Erick menyampaikan kondisi dunia saat ini sangat dinamis yang membuat pemerintah memutuskan melakukan pengurangan subsidi BBM. Menurut Erick, hal ini telah dilakukan secara matang dengan memberikan kepastian kepada masyarakat tidak mampu mendapatkan BBM subsidi dan juga bantuan sosial.
"Ya kita semua juga merasakan berat, kita sebagai pejabat pemerintah untuk melakukan hal ini sangat berat, oleh karena itu kita meminta Pertamina harus efisiensi lagi," ucap Erick.
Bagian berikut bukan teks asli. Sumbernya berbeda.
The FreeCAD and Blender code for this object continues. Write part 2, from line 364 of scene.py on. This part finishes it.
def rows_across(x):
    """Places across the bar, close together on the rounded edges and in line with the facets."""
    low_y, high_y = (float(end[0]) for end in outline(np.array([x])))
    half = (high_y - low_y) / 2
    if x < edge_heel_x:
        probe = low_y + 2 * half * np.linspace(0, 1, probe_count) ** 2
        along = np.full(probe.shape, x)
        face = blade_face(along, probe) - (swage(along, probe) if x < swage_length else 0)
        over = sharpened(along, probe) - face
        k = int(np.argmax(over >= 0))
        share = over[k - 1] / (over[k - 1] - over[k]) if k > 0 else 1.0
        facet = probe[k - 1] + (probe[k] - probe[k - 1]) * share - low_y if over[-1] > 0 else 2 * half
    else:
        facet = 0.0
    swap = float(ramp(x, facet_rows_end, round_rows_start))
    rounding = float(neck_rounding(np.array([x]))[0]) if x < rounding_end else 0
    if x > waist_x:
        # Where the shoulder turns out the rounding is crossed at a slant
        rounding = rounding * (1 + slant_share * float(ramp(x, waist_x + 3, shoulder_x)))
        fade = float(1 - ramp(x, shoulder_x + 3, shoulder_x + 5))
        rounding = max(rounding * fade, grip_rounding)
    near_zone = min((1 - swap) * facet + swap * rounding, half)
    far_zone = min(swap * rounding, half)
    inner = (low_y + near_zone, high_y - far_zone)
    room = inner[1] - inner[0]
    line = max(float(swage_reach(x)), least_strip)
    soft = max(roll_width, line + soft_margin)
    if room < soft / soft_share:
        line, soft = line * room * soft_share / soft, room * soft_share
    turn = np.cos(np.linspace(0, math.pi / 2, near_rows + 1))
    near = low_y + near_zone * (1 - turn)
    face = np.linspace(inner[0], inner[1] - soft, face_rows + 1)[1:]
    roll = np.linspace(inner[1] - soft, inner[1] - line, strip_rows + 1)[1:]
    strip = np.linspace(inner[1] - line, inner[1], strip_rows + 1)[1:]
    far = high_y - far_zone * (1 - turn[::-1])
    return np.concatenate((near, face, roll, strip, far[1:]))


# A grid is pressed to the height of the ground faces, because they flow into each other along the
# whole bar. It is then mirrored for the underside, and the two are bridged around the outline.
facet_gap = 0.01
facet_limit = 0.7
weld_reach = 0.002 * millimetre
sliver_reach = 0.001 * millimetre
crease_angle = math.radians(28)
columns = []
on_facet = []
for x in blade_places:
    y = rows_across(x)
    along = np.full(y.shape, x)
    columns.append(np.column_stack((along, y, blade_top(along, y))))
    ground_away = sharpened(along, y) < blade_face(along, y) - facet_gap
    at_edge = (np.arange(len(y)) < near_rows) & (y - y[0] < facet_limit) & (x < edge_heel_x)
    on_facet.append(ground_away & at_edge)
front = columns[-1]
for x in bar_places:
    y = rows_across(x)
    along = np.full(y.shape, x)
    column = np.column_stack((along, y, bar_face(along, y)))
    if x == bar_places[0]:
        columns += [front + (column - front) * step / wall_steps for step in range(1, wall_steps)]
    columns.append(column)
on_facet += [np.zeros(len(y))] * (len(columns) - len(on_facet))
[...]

Erick menilai pengurangan subsidi merupakan hal yang harus diambil pemerintah dalam mengurangi beban subsidi yang sudah terjadi sejak 2003 melakukan impor BBM. Erick mengatakan Presiden Jokowi melihat situasi ketidakpastian perekonomian dunia yang membuat pemerintah harus mengambil keputusan tersebut.
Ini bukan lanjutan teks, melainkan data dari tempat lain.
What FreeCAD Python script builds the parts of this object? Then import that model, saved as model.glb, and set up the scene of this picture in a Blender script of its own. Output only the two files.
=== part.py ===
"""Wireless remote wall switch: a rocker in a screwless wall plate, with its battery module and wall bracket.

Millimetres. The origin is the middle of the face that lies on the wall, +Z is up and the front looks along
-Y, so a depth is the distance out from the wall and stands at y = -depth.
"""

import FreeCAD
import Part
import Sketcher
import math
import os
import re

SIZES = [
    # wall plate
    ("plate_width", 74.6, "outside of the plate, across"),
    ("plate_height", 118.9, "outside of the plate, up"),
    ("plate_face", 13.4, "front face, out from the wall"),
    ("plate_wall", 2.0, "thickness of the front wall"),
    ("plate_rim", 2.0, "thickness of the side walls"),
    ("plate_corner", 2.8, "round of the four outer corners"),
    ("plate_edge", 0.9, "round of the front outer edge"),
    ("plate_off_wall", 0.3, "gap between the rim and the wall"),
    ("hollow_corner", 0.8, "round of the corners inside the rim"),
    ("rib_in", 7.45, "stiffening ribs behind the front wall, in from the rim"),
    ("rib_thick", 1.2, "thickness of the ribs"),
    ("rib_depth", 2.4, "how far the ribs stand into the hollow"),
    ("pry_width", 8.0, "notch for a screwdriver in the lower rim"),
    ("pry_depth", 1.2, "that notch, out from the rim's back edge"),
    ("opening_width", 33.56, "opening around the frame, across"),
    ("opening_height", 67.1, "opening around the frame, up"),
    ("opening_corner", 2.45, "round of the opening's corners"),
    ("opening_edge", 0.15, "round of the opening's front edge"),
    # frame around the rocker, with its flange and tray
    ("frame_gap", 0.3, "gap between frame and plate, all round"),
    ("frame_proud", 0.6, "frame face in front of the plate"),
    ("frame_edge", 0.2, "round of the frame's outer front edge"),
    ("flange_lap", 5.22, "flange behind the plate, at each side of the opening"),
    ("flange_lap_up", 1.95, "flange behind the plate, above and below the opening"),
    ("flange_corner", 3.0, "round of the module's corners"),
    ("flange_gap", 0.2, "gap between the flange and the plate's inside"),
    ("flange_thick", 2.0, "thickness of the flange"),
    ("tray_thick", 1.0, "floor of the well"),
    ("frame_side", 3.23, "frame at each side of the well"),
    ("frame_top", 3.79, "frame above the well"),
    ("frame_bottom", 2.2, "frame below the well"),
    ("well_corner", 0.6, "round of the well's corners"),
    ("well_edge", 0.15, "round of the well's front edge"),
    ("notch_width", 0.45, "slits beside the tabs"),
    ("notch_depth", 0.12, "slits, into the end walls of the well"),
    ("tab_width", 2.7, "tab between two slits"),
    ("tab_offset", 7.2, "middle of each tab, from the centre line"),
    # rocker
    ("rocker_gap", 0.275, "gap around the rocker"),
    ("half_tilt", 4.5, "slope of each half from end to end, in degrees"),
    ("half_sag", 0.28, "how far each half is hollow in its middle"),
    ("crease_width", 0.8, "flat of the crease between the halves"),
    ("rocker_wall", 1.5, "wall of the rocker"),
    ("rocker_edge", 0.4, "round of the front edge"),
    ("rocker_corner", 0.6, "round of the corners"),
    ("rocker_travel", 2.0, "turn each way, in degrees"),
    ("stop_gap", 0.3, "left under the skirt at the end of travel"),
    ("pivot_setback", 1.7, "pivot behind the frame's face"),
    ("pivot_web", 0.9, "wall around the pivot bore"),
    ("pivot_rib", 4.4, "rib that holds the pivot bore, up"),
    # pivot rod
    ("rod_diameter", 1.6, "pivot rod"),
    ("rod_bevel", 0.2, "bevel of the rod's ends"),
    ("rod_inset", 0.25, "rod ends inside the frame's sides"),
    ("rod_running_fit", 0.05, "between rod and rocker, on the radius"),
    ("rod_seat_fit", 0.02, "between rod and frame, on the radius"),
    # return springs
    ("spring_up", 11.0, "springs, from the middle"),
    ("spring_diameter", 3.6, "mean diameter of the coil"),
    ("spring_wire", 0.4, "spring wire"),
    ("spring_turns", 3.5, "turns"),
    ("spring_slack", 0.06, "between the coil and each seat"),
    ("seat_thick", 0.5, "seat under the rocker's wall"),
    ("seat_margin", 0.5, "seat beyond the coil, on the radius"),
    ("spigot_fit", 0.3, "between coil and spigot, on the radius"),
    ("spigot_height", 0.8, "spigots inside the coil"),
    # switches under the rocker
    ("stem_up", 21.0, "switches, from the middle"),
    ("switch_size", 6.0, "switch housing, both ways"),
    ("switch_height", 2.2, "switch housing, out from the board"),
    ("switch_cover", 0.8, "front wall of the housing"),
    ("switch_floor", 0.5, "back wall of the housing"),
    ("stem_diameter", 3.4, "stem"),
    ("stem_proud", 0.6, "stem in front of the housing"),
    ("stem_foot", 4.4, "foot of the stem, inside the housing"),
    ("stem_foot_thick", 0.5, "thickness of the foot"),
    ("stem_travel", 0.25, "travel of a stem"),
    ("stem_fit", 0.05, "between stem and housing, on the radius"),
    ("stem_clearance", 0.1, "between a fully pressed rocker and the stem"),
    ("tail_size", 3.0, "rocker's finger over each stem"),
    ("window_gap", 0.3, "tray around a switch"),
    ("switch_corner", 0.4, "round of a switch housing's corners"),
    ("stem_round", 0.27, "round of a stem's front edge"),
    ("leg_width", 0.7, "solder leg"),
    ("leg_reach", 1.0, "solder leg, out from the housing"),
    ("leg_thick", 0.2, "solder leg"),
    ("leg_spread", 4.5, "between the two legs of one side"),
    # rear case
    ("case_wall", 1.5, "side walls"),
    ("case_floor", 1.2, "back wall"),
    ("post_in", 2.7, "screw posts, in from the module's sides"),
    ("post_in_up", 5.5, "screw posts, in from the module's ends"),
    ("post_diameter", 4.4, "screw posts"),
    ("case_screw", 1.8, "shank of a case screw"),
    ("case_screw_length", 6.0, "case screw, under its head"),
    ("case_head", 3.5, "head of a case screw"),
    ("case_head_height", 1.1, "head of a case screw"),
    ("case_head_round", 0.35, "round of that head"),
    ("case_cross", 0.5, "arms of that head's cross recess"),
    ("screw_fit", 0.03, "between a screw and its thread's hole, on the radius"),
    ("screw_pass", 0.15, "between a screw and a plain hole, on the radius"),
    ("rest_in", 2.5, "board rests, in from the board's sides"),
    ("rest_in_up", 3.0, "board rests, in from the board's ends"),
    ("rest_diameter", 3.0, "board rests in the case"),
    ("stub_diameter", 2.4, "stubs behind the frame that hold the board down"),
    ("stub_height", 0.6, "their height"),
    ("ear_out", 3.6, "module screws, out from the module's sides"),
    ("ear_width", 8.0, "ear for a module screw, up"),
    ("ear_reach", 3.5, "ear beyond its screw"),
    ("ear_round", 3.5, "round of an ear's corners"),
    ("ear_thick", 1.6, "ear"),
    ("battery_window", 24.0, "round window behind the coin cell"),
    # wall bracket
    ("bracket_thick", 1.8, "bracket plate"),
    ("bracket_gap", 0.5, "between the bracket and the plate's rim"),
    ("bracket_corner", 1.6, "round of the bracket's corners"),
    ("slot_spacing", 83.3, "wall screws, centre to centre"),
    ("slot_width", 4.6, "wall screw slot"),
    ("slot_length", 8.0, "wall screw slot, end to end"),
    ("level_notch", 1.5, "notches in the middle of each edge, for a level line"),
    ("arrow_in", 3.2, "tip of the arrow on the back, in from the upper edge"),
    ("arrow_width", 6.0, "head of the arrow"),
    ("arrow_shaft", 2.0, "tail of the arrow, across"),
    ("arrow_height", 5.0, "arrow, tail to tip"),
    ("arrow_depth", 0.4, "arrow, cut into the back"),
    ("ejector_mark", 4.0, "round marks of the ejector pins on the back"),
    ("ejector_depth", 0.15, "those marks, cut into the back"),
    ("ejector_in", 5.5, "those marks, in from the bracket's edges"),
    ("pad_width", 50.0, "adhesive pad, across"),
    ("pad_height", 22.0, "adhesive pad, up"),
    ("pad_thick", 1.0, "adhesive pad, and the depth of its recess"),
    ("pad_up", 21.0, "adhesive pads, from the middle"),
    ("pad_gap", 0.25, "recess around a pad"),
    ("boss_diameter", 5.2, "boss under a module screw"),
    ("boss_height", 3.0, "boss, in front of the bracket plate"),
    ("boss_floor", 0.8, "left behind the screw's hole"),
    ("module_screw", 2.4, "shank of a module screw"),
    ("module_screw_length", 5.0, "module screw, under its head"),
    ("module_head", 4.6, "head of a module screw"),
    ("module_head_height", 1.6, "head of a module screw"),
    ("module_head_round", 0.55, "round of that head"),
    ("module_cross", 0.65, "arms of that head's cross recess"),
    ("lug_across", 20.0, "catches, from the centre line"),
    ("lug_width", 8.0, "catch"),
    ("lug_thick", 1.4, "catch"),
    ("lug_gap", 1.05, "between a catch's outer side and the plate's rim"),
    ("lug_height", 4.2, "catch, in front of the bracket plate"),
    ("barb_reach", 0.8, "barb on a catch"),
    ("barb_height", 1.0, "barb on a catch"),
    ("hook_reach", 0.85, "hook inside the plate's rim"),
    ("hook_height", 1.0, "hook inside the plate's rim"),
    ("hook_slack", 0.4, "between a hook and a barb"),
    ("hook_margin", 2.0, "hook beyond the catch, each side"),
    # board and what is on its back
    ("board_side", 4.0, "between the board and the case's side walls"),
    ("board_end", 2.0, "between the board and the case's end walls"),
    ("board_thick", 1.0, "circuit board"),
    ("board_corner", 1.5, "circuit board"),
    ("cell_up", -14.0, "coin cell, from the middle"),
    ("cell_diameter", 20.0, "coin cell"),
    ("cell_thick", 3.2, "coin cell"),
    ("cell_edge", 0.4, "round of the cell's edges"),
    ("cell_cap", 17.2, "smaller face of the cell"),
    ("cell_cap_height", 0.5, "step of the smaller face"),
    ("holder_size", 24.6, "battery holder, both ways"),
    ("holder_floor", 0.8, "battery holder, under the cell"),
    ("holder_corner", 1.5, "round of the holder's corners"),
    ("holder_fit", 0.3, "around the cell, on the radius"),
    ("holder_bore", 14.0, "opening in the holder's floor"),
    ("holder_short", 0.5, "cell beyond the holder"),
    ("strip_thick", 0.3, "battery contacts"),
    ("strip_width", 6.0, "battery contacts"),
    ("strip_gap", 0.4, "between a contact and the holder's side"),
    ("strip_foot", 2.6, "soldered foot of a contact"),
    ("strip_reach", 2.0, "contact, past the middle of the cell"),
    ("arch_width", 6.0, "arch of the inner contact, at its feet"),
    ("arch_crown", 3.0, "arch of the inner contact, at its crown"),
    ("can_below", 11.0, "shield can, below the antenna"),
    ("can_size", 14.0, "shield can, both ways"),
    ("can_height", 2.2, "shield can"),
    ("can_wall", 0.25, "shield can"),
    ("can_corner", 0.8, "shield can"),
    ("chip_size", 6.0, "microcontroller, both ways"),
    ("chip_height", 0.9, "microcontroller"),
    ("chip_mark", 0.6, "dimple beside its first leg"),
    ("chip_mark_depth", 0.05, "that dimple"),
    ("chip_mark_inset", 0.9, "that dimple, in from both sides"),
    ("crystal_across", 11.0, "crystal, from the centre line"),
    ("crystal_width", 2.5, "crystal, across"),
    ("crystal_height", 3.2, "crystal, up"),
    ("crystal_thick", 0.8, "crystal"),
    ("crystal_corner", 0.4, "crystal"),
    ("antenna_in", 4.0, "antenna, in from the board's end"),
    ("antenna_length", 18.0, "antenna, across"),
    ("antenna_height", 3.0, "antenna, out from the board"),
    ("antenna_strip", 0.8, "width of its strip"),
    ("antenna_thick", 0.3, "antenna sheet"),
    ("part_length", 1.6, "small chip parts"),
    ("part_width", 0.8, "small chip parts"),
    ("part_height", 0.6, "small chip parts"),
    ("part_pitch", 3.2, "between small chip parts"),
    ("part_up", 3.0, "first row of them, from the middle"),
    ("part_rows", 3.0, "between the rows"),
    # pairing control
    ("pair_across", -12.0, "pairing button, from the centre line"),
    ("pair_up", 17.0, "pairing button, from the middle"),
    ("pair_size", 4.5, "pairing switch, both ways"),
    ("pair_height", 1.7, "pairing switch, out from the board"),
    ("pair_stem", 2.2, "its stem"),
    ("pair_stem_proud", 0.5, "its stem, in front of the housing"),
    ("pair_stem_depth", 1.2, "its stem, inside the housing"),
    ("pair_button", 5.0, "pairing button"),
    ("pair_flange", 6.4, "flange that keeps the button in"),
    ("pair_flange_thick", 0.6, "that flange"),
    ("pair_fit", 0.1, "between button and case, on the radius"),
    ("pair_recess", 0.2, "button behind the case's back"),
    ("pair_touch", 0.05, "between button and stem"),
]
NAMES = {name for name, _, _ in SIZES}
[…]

"Beliau (presiden) melihat situasi global ini tidak menentu dan ini harus diambil kebijakan yang memang tidak mudah karena Rp 502 triliun itu angka yang luar biasa yang belum tentu kita kuat menjaga sampai tahun-tahun ke depan kalau harga BBM tidak turun. Kita bisa lihat sudah sejak lama sebenarnya kita sudah impor BBM dari 2003, semua enggak menyadari seakan-akan kita masih swasembada, padahal tidak," lanjut Erick.
Dengan tren pertumbuhan penduduk, Erick menilai hal ini akan berimplikasi pada penambahan permintaan BBM. Oleh karena itu, lanjut Erick, BUMN berusaha membantu pemerintah dalam mengurangi besarnya subsidi BBM dengan sejumlah cara, baik program elektrifikasi kendaraan, hingga substitusi dengan memproduksi energi jenis baru. Erick mencontohkan program campuran 40 persen minyak sawit ke bahan bakar diesel atau B40.
Untuk itu, Erick menugaskan BUMN perkebunan, PTPN, meningkatkan produktivitas etanol sebagai substitusi BBM seperti yang telah dilakukan Brasil dan India. Dengan begitu, lanjut Erick, BUMN dapat membantu keuangan negara melalui ekspor produk minyak berkualitas tinggi.
"Lalu, kita mengimpor BBM dengan kualitas yang kurang bagus, tetapi dicampur dengan etano RON 30 itu menjadi BBM yang kita bisa pergunakan untuk apa pun. Kalau kita lihat, Thailand saja sudah memproduksi bioetanol ini sampai 12 persen, di India sampai 10 persen, kenapa kita tidak bisa, ini yang kita coba lakukan," ucap Erick.
Selain itu, sambung Erick, BUMN juga berkomitmen meningkatkan proses konversi batubara menjadi produk gas yang dapat digunakan untuk bahan bakar, maupun bahan baku industri atau gasifikasi batubara untuk menekan besarnya jumlah impor LPG.
Erick menyebut impor BBM tetap akan diperlukan meskipun program kendaraan listrik, B40, hingga bio avtur berjalan optimal. Dia menilai penggunaan BBM tak terbatas pada kendaraan, melainkan juga untuk menopang kebutuhan petrokimia.
"Bahan baku petrokimia itu salah satunya dari CPO yang diturunkan menjadi plastik, baju, dan obat-obatan artinya ke depan yang namanya kita mengimpor BBM bukan tidak mungkin terus meningkat kalau tidak ada perbaikan ekosistem," ungkap dia.
Erick menyampaikan Pertamina juga berupaya keras dalam mengantisipasi pengurangan subsidi. Erick menilai Pertamina tetap menahan harga jual Pertamax berada di bawah kompetitor yang lain.
"Kita jangan terjebak paradigma kenaikan harga, tapi ini pengurangan subsidi karena kan Pertamina sifatnya penugasan," kata Erick menambahkan.